** Start of GIVEN ENTRIES **

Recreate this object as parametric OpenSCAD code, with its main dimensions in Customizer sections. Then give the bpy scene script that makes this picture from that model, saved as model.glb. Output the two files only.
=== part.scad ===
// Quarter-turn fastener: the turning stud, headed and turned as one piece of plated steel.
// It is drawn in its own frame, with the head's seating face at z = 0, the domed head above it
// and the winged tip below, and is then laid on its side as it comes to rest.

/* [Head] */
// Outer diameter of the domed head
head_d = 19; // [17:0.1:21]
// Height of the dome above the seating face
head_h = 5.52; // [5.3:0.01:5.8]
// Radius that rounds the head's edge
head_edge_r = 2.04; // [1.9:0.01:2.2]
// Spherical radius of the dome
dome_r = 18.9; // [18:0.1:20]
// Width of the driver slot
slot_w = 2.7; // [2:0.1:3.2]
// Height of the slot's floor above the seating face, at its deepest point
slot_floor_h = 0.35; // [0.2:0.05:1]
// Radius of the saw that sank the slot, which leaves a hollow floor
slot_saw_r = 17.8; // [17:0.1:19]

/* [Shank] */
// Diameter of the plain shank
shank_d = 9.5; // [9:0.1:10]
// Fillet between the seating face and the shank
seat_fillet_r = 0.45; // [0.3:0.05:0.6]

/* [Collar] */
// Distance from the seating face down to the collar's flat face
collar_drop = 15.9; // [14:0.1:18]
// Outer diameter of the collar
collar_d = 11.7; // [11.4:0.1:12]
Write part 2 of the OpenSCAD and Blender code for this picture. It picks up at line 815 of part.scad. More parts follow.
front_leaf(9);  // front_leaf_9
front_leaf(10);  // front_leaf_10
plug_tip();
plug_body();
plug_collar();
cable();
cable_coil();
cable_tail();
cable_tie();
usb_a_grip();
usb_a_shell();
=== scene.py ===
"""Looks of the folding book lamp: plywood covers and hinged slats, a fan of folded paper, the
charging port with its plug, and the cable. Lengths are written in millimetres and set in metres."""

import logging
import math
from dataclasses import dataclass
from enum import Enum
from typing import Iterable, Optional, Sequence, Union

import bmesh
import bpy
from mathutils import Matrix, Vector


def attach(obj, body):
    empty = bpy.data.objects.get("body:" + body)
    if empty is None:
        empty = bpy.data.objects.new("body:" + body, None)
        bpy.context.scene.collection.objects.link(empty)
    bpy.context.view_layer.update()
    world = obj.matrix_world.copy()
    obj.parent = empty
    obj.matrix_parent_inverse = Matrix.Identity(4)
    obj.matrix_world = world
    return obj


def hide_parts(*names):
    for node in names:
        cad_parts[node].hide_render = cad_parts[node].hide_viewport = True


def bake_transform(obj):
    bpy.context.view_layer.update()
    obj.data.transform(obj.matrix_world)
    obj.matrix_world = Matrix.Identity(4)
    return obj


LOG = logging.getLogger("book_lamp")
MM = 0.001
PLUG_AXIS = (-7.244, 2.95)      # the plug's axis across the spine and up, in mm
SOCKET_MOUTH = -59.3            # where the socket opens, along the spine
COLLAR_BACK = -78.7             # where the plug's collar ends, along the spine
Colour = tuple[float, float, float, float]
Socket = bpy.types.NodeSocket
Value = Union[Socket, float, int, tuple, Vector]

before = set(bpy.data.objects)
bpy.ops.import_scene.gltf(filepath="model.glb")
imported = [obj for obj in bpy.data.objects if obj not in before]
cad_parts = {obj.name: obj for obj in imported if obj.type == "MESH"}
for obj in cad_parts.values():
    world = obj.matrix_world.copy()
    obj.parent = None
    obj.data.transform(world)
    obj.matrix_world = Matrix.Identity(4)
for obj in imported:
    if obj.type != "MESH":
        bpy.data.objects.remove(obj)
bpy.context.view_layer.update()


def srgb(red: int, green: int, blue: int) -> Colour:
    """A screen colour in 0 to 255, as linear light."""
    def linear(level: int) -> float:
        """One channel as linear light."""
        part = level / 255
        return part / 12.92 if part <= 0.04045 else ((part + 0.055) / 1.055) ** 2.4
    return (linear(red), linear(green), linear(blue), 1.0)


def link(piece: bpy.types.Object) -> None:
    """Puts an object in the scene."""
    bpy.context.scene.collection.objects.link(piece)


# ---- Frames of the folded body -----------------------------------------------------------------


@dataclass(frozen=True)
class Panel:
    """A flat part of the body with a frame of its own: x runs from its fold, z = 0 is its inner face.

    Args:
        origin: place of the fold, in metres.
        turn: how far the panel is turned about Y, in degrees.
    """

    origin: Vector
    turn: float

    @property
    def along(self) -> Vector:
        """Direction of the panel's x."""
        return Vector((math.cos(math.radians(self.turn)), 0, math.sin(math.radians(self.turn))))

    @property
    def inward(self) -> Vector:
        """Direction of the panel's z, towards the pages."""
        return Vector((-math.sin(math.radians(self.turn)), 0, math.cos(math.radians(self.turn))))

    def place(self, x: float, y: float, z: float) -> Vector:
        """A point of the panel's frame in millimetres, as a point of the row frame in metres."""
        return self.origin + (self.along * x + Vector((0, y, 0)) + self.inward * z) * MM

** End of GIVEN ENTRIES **

> PROBLEM TO SOLVE
Each record above should be returned exactly as it appears.

> RESPONSE TO THIS EXERCISE
Recreate this object as parametric OpenSCAD code, with its main dimensions in Customizer sections. Then give the bpy scene script that makes this picture from that model, saved as model.glb. Output the two files only.
=== part.scad ===
// Quarter-turn fastener: the turning stud, headed and turned as one piece of plated steel.
// It is drawn in its own frame, with the head's seating face at z = 0, the domed head above it
// and the winged tip below, and is then laid on its side as it comes to rest.

/* [Head] */
// Outer diameter of the domed head
head_d = 19; // [17:0.1:21]
// Height of the dome above the seating face
head_h = 5.52; // [5.3:0.01:5.8]
// Radius that rounds the head's edge
head_edge_r = 2.04; // [1.9:0.01:2.2]
// Spherical radius of the dome
dome_r = 18.9; // [18:0.1:20]
// Width of the driver slot
slot_w = 2.7; // [2:0.1:3.2]
// Height of the slot's floor above the seating face, at its deepest point
slot_floor_h = 0.35; // [0.2:0.05:1]
// Radius of the saw that sank the slot, which leaves a hollow floor
slot_saw_r = 17.8; // [17:0.1:19]

/* [Shank] */
// Diameter of the plain shank
shank_d = 9.5; // [9:0.1:10]
// Fillet between the seating face and the shank
seat_fillet_r = 0.45; // [0.3:0.05:0.6]

/* [Collar] */
// Distance from the seating face down to the collar's flat face
collar_drop = 15.9; // [14:0.1:18]
// Outer diameter of the collar
collar_d = 11.7; // [11.4:0.1:12]
Write part 2 of the OpenSCAD and Blender code for this picture. It picks up at line 815 of part.scad. More parts follow.
front_leaf(9);  // front_leaf_9
front_leaf(10);  // front_leaf_10
plug_tip();
plug_body();
plug_collar();
cable();
cable_coil();
cable_tail();
cable_tie();
usb_a_grip();
usb_a_shell();
=== scene.py ===
"""Looks of the folding book lamp: plywood covers and hinged slats, a fan of folded paper, the
charging port with its plug, and the cable. Lengths are written in millimetres and set in metres."""

import logging
import math
from dataclasses import dataclass
from enum import Enum
from typing import Iterable, Optional, Sequence, Union

import bmesh
import bpy
from mathutils import Matrix, Vector


def attach(obj, body):
    empty = bpy.data.objects.get("body:" + body)
    if empty is None:
        empty = bpy.data.objects.new("body:" + body, None)
        bpy.context.scene.collection.objects.link(empty)
    bpy.context.view_layer.update()
    world = obj.matrix_world.copy()
    obj.parent = empty
    obj.matrix_parent_inverse = Matrix.Identity(4)
    obj.matrix_world = world
    return obj


def hide_parts(*names):
    for node in names:
        cad_parts[node].hide_render = cad_parts[node].hide_viewport = True


def bake_transform(obj):
    bpy.context.view_layer.update()
    obj.data.transform(obj.matrix_world)
    obj.matrix_world = Matrix.Identity(4)
    return obj


LOG = logging.getLogger("book_lamp")
MM = 0.001
PLUG_AXIS = (-7.244, 2.95)      # the plug's axis across the spine and up, in mm
SOCKET_MOUTH = -59.3            # where the socket opens, along the spine
COLLAR_BACK = -78.7             # where the plug's collar ends, along the spine
Colour = tuple[float, float, float, float]
Socket = bpy.types.NodeSocket
Value = Union[Socket, float, int, tuple, Vector]

before = set(bpy.data.objects)
bpy.ops.import_scene.gltf(filepath="model.glb")
imported = [obj for obj in bpy.data.objects if obj not in before]
cad_parts = {obj.name: obj for obj in imported if obj.type == "MESH"}
for obj in cad_parts.values():
    world = obj.matrix_world.copy()
    obj.parent = None
    obj.data.transform(world)
    obj.matrix_world = Matrix.Identity(4)
for obj in imported:
    if obj.type != "MESH":
        bpy.data.objects.remove(obj)
bpy.context.view_layer.update()


def srgb(red: int, green: int, blue: int) -> Colour:
    """A screen colour in 0 to 255, as linear light."""
    def linear(level: int) -> float:
        """One channel as linear light."""
        part = level / 255
        return part / 12.92 if part <= 0.04045 else ((part + 0.055) / 1.055) ** 2.4
    return (linear(red), linear(green), linear(blue), 1.0)


def link(piece: bpy.types.Object) -> None:
    """Puts an object in the scene."""
    bpy.context.scene.collection.objects.link(piece)


# ---- Frames of the folded body -----------------------------------------------------------------


@dataclass(frozen=True)
class Panel:
    """A flat part of the body with a frame of its own: x runs from its fold, z = 0 is its inner face.

    Args:
        origin: place of the fold, in metres.
        turn: how far the panel is turned about Y, in degrees.
    """

    origin: Vector
    turn: float

    @property
    def along(self) -> Vector:
        """Direction of the panel's x."""
        return Vector((math.cos(math.radians(self.turn)), 0, math.sin(math.radians(self.turn))))

    @property
    def inward(self) -> Vector:
        """Direction of the panel's z, towards the pages."""
        return Vector((-math.sin(math.radians(self.turn)), 0, math.cos(math.radians(self.turn))))

    def place(self, x: float, y: float, z: float) -> Vector:
        """A point of the panel's frame in millimetres, as a point of the row frame in metres."""
        return self.origin + (self.along * x + Vector((0, y, 0)) + self.inward * z) * MM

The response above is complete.